-- Start --

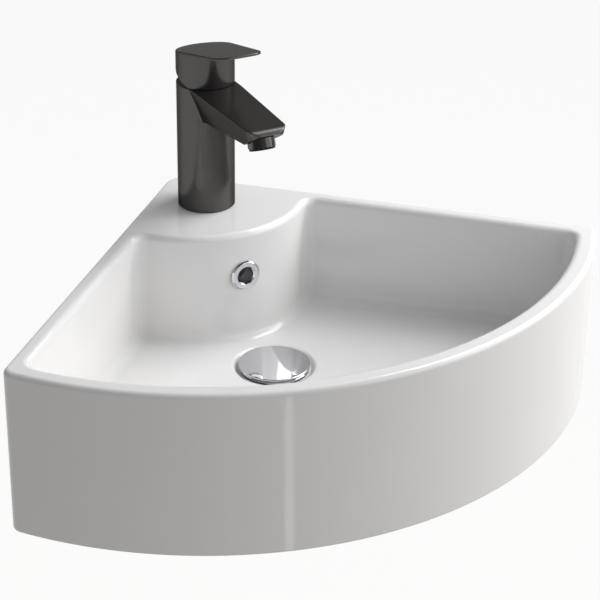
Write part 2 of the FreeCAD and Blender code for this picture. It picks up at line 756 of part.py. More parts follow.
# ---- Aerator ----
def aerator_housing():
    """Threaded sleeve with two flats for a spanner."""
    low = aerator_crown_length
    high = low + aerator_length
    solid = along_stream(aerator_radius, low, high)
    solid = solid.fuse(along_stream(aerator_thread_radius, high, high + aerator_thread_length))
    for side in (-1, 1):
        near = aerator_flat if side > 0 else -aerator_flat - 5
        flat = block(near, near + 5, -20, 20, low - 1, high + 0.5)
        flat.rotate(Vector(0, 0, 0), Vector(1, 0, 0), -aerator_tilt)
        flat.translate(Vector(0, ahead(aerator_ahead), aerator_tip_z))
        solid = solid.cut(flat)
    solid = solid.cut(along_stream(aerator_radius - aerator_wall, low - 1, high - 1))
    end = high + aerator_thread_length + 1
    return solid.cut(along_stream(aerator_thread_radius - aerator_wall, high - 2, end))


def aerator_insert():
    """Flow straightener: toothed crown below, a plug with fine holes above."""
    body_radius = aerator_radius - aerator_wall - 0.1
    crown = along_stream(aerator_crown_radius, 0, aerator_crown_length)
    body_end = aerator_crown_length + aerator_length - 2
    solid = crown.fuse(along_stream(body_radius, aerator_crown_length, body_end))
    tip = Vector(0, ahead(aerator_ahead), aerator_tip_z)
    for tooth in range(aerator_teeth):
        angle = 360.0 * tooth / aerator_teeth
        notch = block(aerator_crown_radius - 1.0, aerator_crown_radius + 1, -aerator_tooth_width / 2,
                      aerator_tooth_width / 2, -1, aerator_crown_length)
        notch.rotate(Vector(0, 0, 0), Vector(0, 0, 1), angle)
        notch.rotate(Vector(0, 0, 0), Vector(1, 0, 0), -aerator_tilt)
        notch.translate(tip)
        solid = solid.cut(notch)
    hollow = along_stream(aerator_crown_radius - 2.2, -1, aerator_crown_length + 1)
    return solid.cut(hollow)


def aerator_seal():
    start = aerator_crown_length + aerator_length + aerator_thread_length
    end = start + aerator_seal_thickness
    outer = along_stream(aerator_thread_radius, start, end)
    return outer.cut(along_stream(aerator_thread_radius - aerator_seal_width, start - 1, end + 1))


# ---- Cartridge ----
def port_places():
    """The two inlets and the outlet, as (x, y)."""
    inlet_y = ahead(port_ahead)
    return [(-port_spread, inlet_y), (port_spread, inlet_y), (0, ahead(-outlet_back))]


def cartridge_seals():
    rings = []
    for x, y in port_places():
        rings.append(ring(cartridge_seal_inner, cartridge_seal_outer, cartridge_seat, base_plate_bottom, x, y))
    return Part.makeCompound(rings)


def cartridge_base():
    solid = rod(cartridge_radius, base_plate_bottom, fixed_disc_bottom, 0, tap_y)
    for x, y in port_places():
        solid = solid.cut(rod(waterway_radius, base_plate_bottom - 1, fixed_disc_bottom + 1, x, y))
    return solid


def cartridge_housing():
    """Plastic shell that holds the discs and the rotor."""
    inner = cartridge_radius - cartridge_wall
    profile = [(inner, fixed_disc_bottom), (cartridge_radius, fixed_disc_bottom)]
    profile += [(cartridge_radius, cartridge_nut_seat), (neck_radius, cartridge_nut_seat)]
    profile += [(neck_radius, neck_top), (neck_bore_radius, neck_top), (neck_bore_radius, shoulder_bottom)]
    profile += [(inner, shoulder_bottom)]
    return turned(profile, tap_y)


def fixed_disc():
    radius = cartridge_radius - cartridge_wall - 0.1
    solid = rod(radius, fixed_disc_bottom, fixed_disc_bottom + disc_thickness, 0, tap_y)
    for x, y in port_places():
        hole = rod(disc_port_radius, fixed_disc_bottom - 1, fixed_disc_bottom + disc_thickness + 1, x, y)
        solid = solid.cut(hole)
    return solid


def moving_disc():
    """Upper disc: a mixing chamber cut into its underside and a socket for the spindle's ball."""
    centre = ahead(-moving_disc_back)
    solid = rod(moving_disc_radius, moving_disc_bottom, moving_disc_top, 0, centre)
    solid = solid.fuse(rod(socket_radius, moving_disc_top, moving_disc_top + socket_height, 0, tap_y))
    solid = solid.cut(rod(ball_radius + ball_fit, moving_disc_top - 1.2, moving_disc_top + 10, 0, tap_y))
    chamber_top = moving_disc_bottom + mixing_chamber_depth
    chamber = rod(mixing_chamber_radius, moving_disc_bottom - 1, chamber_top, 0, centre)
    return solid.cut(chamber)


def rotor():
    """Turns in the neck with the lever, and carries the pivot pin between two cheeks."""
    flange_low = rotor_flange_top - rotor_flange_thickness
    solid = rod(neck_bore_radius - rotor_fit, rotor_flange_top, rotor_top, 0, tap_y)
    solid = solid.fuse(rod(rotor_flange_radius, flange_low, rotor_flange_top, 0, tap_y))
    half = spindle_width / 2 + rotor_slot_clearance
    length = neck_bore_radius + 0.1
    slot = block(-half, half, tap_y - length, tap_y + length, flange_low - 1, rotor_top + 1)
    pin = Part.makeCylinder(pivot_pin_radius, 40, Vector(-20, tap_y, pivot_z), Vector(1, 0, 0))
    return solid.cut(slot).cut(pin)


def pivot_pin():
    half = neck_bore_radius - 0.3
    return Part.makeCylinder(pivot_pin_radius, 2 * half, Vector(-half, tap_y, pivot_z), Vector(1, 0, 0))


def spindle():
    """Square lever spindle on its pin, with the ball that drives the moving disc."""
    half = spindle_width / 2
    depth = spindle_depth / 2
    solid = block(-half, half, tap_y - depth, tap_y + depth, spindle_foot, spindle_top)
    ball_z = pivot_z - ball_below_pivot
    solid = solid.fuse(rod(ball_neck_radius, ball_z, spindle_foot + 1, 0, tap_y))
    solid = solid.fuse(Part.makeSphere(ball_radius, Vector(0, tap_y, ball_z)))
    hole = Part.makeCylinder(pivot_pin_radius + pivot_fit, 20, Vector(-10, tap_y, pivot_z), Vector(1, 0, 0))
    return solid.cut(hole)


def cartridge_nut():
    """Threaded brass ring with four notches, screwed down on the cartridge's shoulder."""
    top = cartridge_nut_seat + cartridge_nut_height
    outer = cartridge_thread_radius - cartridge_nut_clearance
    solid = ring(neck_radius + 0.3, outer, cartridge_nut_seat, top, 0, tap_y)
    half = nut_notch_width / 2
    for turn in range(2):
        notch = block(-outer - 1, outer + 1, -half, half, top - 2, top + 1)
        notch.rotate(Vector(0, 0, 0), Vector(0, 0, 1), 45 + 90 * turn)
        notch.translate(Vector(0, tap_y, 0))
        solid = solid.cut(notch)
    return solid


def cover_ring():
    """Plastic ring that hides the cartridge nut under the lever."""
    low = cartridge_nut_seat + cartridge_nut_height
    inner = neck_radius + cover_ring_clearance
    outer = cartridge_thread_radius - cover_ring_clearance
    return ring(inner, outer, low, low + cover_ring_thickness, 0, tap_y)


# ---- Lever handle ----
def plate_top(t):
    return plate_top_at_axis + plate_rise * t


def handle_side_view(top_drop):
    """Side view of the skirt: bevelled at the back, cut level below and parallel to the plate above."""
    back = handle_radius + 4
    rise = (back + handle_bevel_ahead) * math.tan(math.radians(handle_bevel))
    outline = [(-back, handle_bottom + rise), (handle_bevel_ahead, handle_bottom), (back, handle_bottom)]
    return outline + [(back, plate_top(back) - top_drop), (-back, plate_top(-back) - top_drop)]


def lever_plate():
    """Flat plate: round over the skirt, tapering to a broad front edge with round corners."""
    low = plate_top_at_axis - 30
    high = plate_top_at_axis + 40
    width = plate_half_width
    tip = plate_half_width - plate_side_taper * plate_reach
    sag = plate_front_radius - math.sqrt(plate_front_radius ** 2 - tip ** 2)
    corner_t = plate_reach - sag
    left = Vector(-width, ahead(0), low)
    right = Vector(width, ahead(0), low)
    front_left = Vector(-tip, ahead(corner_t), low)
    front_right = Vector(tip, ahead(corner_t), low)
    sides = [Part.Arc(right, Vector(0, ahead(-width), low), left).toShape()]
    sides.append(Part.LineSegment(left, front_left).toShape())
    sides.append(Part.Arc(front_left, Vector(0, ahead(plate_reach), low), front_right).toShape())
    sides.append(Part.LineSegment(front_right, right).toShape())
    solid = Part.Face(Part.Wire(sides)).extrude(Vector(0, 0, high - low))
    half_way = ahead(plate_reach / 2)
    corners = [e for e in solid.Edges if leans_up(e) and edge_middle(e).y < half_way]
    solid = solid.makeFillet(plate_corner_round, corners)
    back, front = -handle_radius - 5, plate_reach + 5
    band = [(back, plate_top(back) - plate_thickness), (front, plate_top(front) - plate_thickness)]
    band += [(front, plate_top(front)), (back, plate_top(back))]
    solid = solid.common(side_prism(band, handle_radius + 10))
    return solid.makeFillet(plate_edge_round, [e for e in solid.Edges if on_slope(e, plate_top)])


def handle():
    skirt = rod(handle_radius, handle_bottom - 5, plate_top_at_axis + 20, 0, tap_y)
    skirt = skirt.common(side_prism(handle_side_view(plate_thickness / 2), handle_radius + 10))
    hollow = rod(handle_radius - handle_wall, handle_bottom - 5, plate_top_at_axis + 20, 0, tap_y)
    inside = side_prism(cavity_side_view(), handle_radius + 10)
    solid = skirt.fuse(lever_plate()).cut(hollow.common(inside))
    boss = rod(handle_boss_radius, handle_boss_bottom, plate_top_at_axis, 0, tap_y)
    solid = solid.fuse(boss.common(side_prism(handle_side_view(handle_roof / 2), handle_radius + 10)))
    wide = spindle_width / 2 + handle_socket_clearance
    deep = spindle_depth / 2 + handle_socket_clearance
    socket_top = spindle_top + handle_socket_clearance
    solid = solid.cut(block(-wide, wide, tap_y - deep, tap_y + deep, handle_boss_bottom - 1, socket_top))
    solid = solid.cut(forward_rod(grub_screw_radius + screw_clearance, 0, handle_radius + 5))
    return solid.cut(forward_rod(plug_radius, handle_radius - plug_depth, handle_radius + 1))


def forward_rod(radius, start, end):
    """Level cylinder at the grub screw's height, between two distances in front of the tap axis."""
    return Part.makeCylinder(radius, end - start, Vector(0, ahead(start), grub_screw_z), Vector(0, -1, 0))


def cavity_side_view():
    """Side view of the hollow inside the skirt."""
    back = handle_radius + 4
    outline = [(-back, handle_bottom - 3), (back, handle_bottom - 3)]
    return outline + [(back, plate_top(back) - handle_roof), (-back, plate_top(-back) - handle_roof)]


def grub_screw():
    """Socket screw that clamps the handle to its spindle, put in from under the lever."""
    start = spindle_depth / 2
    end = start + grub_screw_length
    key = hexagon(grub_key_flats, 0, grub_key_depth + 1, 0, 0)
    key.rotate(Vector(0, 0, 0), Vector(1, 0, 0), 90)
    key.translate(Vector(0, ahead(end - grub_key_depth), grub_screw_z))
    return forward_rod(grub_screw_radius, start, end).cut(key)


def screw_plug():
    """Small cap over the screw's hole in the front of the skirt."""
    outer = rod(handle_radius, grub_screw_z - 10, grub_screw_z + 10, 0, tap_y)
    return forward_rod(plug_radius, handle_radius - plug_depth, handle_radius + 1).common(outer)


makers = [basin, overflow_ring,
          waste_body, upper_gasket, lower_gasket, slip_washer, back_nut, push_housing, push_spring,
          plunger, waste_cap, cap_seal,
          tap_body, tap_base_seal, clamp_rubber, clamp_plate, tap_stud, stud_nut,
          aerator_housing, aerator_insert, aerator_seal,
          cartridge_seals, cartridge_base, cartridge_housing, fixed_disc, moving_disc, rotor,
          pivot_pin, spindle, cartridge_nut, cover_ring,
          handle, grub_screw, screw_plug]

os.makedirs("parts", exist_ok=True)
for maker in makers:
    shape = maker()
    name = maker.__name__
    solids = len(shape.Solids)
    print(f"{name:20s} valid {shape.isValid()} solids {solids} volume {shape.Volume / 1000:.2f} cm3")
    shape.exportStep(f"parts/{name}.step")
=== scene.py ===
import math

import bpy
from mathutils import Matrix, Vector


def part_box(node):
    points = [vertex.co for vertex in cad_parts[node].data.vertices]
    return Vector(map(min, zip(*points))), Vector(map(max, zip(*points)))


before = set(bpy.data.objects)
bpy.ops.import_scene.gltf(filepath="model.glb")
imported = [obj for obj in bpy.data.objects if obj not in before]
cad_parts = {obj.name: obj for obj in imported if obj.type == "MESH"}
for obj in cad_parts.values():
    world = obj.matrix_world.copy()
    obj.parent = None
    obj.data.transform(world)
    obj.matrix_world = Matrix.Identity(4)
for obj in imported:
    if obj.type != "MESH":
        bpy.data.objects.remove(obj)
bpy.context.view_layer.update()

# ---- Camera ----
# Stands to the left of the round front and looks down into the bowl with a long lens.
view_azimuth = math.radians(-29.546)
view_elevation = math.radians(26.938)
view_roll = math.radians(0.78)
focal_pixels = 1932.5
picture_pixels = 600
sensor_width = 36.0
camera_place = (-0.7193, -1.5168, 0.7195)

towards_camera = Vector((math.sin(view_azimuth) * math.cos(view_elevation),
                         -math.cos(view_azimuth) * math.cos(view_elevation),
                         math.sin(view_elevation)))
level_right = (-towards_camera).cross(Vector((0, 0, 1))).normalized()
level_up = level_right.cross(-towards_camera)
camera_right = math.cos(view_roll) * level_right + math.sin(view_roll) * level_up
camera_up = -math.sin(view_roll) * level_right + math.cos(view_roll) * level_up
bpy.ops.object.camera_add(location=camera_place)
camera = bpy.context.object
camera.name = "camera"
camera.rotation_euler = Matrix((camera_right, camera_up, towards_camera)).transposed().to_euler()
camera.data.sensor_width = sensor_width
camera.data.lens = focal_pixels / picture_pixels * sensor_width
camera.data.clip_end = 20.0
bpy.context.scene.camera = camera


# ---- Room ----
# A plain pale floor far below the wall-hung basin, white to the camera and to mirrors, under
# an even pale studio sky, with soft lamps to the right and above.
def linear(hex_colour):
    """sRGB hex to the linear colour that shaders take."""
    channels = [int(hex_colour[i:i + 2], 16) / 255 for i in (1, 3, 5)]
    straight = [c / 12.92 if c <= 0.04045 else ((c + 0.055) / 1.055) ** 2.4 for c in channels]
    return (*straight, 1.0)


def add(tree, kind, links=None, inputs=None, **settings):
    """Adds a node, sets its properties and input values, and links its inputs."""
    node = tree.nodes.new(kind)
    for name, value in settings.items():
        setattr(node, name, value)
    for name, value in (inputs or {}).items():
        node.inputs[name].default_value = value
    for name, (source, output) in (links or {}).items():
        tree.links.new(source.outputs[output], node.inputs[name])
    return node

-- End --

= Task requirements =
Reproduce, exactly as written, the stretch of lines whose first line is the one with "in imported if" and whose last line is the one with "bpy.context.scene.camera = camera".

= Solution for this problem =
cad_parts = {obj.name: obj for obj in imported if obj.type == "MESH"}
for obj in cad_parts.values():
    world = obj.matrix_world.copy()
    obj.parent = None
    obj.data.transform(world)
    obj.matrix_world = Matrix.Identity(4)
for obj in imported:
    if obj.type != "MESH":
        bpy.data.objects.remove(obj)
bpy.context.view_layer.update()

# ---- Camera ----
# Stands to the left of the round front and looks down into the bowl with a long lens.
view_azimuth = math.radians(-29.546)
view_elevation = math.radians(26.938)
view_roll = math.radians(0.78)
focal_pixels = 1932.5
picture_pixels = 600
sensor_width = 36.0
camera_place = (-0.7193, -1.5168, 0.7195)

towards_camera = Vector((math.sin(view_azimuth) * math.cos(view_elevation),
                         -math.cos(view_azimuth) * math.cos(view_elevation),
                         math.sin(view_elevation)))
level_right = (-towards_camera).cross(Vector((0, 0, 1))).normalized()
level_up = level_right.cross(-towards_camera)
camera_right = math.cos(view_roll) * level_right + math.sin(view_roll) * level_up
camera_up = -math.sin(view_roll) * level_right + math.cos(view_roll) * level_up
bpy.ops.object.camera_add(location=camera_place)
camera = bpy.context.object
camera.name = "camera"
camera.rotation_euler = Matrix((camera_right, camera_up, towards_camera)).transposed().to_euler()
camera.data.sensor_width = sensor_width
camera.data.lens = focal_pixels / picture_pixels * sensor_width
camera.data.clip_end = 20.0
bpy.context.scene.camera = camera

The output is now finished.